Q: What are the problems you have identified in our electoral system?

A: We have some definite views about the electoral system. If we do away with the PR system then what is the alternative? We have not done a comprehensive study but it will be done as a matter of priority to reforms.

Q: How long will the Select Committee takes to formulate the final report?

A: It started a long time ago and came up with an interim report. I have been told they are having meetings. We are sending a letter raising all these issues requesting oral and written submissions.

Q: According to your point of view what is the ideal electoral system suitable for Sri Lanka?

A: I prefer a mixture of FPP and PR systems. Also the German mix system. But I am very conscious of the fact that small parties feel the German system will not meet their interests. Therefore, slight modifications to the German system is suitable.

I think that can be done if parties agree on principle. We need the assistance of technical experts.

Q: Will there be a National List under that system?

A: Yes

Q: Do you think it is suitable for Sri Lanka because on many occasions those lists have been abused by politicians?
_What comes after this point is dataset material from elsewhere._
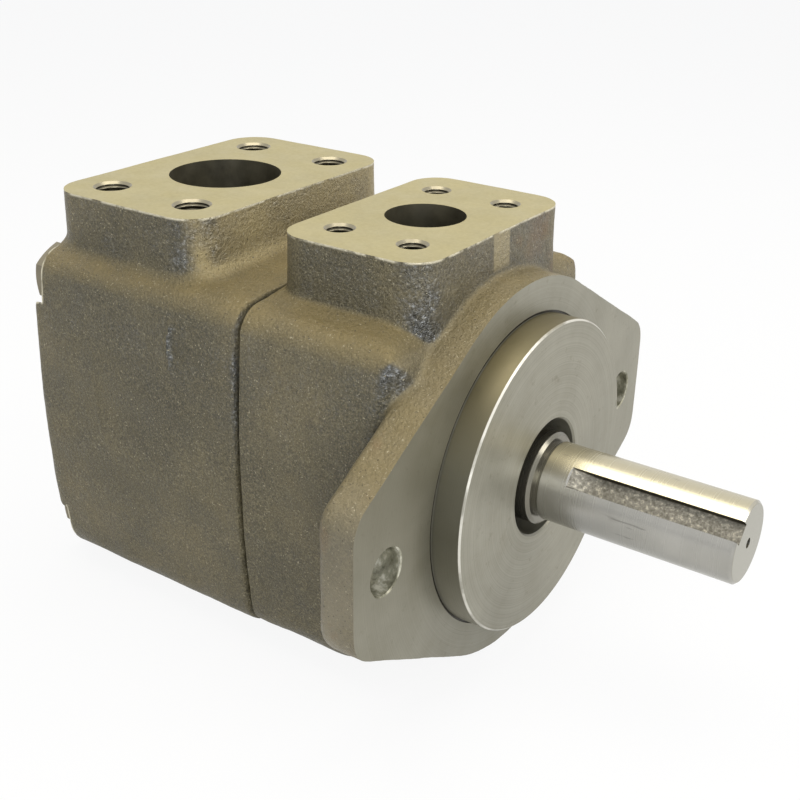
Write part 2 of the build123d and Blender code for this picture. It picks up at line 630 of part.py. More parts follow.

A: Yes. But order of the National List should not change after the election. The National list helps to appoint members who are experts in different subjects and different ethnic groups.

These two streams enrich Parliament. I agree that those lists have been abused. We have instituted legal action in one such appointment and the judgement is pending. Though it has been abused, it does not mean the concept of the National List is bad. German electoral system has a National List but it prevents the appointment of outsiders.